Dump 'em regardless. They know the rules. If they don't wanna go home, they should stay in the dugout/coach's boxes where they belong.

ozzy6900 Wed Jun 20, 2007 06:31am

I hope that you have since learned the correct way to enforce the rule about visits since last year!

A manager may remain with his replacement pitcher providing:
  1. He does not retreat from the dirt of the mound (OBR & NCAA) or cross the foul line (FED). LL may still be the foul line, I am not sure.
  2. He does not delay the game.
A manager may go with his pitcher to the mound between innings (to watch the warm up throws) providing he does not delay the game.

You quoted a portion of OBR 8.06(d) Case Book Comment - "If the coach goes to the mound and removes a pitcher and then the manager goes to the mound to talk with the new pitcher, that will constitute one trip to that new pitcher that inning". Read the portion again an note that the first part says that the manager removes the pitcher. The second part (separated by the word AND refers to the manager returning to the mound after replacing the pitcher. In other words, if the manager went to the mound and took the ball from F1 and called for the "lefty", handed the new F1 the ball and walked off the dirt (OBR) then turned around and approached the mound again, that would constitute a 2nd visit.


This has been discussed on this board and over at umpire.org countless number of times. Now don't get all upset here but again, you are only reading what you want to read. Here's the whole casebook reference for OBR 8.06(d):
Rule 8.06 Comment: If the manager or coach goes to the catcher or infielder and that player then goes to the mound or the pitcher comes to him at his position before there is an intervening play (a pitch or other play) that will be the same as the manager or coach going to the mound.
Any attempt to evade or circumvent this rule by the manager or coach going to the catcher or an infielder and then that player going to the mound to confer with the pitcher shall constitute a trip to the mound.
If the coach goes to the mound and removes a pitcher and then the manager goes to the mound to talk with the new pitcher, that will constitute one trip to that new pitcher that inning.
In a case where a manager has made his first trip to the mound and then returns the second time to the mound in the same inning with the same pitcher in the game and the same batter at bat, after being warned by the umpire that he cannot return to the mound, the manager shall be removed from the game and the pitcher required to pitch to the batter until he is retired or gets on base.

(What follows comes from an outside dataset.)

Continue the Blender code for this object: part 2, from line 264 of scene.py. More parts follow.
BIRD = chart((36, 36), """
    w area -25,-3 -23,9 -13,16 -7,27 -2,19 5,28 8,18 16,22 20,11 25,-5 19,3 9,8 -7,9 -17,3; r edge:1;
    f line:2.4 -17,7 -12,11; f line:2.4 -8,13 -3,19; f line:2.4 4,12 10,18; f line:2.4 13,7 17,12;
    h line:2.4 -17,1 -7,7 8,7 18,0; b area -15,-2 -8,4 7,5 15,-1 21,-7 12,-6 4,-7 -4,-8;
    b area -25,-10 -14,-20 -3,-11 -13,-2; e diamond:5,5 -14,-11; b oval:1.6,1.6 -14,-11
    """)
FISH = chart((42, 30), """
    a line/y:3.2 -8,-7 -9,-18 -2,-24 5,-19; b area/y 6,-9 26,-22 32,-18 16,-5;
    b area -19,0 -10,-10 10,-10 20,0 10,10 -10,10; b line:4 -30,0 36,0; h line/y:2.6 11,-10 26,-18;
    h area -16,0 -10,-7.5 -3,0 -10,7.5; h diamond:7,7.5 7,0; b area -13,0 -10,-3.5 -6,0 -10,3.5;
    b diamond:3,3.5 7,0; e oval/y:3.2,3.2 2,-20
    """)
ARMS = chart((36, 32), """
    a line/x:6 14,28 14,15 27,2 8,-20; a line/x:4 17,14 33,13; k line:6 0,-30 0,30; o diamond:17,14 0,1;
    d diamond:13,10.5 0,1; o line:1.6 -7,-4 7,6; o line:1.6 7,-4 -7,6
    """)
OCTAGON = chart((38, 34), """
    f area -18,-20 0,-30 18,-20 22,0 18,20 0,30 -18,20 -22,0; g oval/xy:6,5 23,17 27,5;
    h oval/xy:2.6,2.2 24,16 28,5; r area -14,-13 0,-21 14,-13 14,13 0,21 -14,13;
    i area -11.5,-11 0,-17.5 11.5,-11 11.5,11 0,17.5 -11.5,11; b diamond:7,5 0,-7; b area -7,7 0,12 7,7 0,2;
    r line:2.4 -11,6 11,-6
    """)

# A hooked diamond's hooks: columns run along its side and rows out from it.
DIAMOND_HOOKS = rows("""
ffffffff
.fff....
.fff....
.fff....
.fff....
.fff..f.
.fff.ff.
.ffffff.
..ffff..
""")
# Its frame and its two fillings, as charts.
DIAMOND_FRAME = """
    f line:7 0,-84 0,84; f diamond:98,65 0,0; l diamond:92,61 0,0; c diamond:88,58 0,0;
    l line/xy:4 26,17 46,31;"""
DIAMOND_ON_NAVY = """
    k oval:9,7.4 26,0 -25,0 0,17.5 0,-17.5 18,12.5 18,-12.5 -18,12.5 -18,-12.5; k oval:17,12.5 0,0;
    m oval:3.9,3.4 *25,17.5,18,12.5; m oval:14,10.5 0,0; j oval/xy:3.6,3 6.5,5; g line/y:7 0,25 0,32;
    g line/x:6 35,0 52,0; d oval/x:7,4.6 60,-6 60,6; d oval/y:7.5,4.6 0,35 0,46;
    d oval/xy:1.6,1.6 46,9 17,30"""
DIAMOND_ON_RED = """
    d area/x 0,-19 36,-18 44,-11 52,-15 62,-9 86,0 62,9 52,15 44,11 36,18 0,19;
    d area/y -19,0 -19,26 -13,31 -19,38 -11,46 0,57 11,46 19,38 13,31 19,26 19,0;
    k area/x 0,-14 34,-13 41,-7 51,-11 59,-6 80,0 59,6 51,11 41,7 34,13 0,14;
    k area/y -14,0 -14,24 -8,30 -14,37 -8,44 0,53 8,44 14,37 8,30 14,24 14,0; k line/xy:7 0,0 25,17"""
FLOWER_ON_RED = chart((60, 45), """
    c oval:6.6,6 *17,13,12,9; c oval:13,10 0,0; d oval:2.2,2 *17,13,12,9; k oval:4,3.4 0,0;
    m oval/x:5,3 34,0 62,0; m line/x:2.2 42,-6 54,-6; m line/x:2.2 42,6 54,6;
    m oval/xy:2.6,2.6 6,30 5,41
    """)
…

After the batter is retired, or becomes a base runner, then this pitcher must be removed from the game. The manager should be notified that his pitcher will be removed from the game after he pitches to one hitter, so he can have a substitute pitcher warmed up.
The substitute pitcher will be allowed eight preparatory pitches or more if in the umpire’s judgment circumstances justify.

Hopefully, you now have a better understanding of the rule and how to enforce it.

Regards

P.S. If you have a rebuttal on this, put it here and not in a PM please. I want all to see what you have to say!

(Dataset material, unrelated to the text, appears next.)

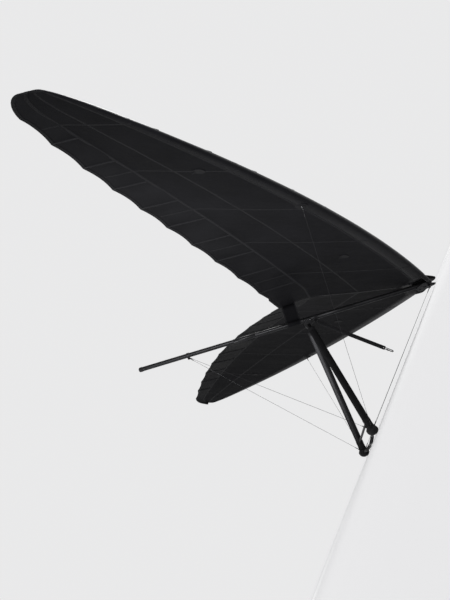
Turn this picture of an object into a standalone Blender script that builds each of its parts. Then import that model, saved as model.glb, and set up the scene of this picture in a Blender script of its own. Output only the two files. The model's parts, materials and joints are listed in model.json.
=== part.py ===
# A flex-wing hang glider, parked nose down on its nose plate and its two bar corners.
#
# Everything is drawn in the rigging frame: the nose is the origin, stations count metres
# aft of it, +Y is the port wing and +Z is up from the keel. One empty then tips the whole
# glider forward until the nose plate and the two bar corners touch the floor, and sets the
# origin on the floor under the middle of the glider.
import math

import bmesh
import bpy
from mathutils import Matrix, Vector

for old in list(bpy.data.objects):
    bpy.data.objects.remove(old, do_unlink=True)

# Wing plan: the leading edge runs aft by a line and a curve in y, and so does the trailing edge.
# The trailing edge stands above the leading edge by the twist: degrees at the root, and what a
# line and a curve in y add by the tip.
HALF_SPAN = 4.80
LE_SLOPE, LE_CURVE = 0.412, 0.0435
LE_RISE, LE_RISE_CURVE = 0.076, 0.0057
TE_ROOT, TE_SLOPE, TE_CURVE, TE_CUBE = 1.727, 0.4155, -0.0056, -0.0026
TWIST = (7.6, 20.0, -15.1)
NOSE_NOTCH_AFT, NOSE_NOTCH_Y = 0.22, 0.26
ROOT_LIFT = 0.055
TIP_ROUND_Y = 4.42
TIP_ROUND_LE, TIP_ROUND_TE = 0.05, 0.20
BATTEN_SPACING = 0.45
SCALLOP = 0.020
SHEET = 0.004
GAP = 0.0003

# Spars
KEEL_START, KEEL_LENGTH = 0.02, 3.44
KEEL_R = 0.025
SPAR_R = 0.025
SPAR_STUB_START, SPAR_STUB_END, SPAR_BEHIND_LE = 0.052, 0.210, 0.014
CAP_WALL, CAP_SKIRT, CAP_DOME = 0.003, 0.030, 0.018
POCKET_WALL, POCKET_WEB, POCKET_ROOM = 0.0030, 0.0025, 0.0006
POCKET_AFTS = (1.560, 1.615, 1.670, 1.722)

# Control frame
APEX_AFT, APEX_Y, APEX_Z = 1.488, 0.054, -0.078
CORNER_AFT, CORNER_Y, CORNER_Z = 1.28, 0.742, -1.515
UPRIGHT_CHORD, UPRIGHT_THICK = 0.078, 0.034
KNUCKLE_END, UPRIGHT_END = 0.055, 0.058
BAR_R, BAR_BOW_FORWARD, BAR_BOW_DOWN, BAR_END = 0.0150, 0.020, 0.028, 0.052
BRACE_R, BRACE_UP = 0.0125, 0.115
CORNER_RADII = (0.060, 0.060, 0.052)

# Wires and what they end on
WIRE_R = 0.0016
JUNCTION_Y, JUNCTION_BEHIND_LE = 2.55, 0.10
STEM_R, STEM_ROOM, STEM_TOP, EYE_R, EYE_OUT = 0.0100, 0.0005, 0.045, 0.0130, 0.030
REAR_CLAMP_AFT, REAR_CLAMP_R, REAR_CLAMP_TAB, REAR_CLAMP_HALF = 2.90, 0.031, -0.050, 0.015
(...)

Tim C Wed Jun 20, 2007 07:49am

hehehehe,
 
If you can't handle being crticized don't post. Please, please, please don't post.

What a twit.

Regards,

bob jenkins Wed Jun 20, 2007 07:52am

Quote:

Originally Posted by canadaump6
What do you guys think about the entire situation?

I think you missed the rule three times (the visit between innings, the visit during the change and the reason for then allowing the visit during the change) and I think your game management ("you need to calm down a bit") could use some work.

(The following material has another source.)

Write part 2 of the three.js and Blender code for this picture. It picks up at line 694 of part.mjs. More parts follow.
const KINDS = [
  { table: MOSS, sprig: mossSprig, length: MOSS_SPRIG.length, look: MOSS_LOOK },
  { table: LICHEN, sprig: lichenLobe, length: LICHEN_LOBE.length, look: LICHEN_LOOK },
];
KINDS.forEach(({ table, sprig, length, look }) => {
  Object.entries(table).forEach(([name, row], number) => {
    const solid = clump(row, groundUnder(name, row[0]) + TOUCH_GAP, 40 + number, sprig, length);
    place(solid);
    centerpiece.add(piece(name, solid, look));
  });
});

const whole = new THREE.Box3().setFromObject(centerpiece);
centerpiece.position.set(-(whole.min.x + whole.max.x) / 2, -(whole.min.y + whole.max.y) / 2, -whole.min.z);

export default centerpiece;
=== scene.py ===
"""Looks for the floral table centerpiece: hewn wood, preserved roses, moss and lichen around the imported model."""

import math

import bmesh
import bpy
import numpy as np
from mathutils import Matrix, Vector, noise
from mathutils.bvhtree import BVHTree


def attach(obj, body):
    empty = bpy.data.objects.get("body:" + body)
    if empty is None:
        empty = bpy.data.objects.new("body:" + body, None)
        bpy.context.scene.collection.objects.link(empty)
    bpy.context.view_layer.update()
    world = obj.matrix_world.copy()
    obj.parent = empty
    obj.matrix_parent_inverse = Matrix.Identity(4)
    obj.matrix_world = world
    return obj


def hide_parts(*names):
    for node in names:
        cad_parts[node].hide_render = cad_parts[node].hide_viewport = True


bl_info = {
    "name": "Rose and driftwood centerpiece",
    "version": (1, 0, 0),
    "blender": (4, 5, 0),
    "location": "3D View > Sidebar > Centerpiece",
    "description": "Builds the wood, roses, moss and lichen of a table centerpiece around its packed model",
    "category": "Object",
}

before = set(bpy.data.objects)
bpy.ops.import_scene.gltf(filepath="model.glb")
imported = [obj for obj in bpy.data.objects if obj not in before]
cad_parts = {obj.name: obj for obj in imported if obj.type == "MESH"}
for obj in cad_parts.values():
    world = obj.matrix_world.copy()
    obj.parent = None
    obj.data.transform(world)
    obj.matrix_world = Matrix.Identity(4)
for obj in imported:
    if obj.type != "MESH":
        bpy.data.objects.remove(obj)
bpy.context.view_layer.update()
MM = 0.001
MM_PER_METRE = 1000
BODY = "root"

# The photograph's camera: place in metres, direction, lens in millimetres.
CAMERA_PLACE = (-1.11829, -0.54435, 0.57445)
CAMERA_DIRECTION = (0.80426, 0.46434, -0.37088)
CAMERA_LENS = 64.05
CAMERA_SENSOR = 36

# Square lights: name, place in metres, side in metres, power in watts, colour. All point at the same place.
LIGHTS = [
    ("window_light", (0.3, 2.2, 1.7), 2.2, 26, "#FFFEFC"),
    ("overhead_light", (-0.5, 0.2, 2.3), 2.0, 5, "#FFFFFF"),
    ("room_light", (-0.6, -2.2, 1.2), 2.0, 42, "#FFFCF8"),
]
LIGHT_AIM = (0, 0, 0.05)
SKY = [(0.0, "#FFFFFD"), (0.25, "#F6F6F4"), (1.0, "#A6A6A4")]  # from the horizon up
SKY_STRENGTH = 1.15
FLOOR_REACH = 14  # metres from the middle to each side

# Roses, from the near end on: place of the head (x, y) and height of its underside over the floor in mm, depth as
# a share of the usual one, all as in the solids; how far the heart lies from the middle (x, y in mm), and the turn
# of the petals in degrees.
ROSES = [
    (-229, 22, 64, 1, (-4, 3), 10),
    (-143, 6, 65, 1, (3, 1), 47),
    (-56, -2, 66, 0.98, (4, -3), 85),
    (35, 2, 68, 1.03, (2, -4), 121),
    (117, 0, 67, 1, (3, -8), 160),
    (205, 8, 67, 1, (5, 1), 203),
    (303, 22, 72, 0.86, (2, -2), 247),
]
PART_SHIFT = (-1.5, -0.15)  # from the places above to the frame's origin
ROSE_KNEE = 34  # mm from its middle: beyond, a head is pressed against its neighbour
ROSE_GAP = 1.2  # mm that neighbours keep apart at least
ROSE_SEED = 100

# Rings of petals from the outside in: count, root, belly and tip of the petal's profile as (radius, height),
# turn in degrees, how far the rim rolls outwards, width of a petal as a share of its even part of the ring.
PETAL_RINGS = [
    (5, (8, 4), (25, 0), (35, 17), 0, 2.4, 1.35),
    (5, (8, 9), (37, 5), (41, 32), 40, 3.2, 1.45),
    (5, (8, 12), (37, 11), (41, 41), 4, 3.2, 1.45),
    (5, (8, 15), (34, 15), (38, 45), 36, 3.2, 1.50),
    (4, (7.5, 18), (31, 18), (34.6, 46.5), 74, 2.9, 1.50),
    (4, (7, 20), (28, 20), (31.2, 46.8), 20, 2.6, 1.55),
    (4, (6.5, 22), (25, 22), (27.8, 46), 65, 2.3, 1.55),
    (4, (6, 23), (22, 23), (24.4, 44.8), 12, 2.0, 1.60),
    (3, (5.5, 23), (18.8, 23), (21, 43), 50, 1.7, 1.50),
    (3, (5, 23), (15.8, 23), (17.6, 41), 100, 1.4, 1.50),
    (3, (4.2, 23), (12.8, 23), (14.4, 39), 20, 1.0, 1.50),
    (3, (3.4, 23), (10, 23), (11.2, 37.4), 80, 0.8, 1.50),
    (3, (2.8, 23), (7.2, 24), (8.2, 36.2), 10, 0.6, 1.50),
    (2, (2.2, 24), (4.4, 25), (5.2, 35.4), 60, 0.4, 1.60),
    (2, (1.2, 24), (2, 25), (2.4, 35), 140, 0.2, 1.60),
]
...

Plus, if you would have ejected at another park, you should have ejected here. Your only concern should be the game -- additional penalties are someone else's responsibility.

ctblu40 Wed Jun 20, 2007 08:24am

Quote:

Originally Posted by canadaump6
Then he says "I'm a former professional baseball player, I know what I'm talking about".

So are Joe Morgan and Tim McCarver... :rolleyes:

Quote:

Originally Posted by canadaump6
I politely tell him that "you need to calm down a bit" and he tells me "you need to calm down!".

If he pulls the "I'm a former pro ballplayer" crap, I don't politely tell him anything.

Now, since you seemed to screw the pooch on the rule, maybe you should use it as a learning tool. Read one rule a day for the rest of the summer... go and sin no more.;)

Don Mueller Wed Jun 20, 2007 11:31am

Quote:

Originally Posted by canadaump6
By the rulebook, a mound visit starts when the coach crosses the foul line. I politely inform the coach that that counts as a mound visit.
. Now in this case I know I was wrong. When I inform the coach the second time that he is charged with another visit, he more or less goes ballistic. He's got a really angry tone of voice, so much so that my partner is close by to watch my back. I ask him whether the manager is charged with a visit, and my partner tells me it's not a visit, so I say that's fine no visit afterall on the second incident. .

You messed up on a rules interp and you knew it. When this happens to me I certainly give the coach a little more rope, not an endless supply but more than usual.
In this instance I would give a little because of my own mistake not because of the Parks penalties.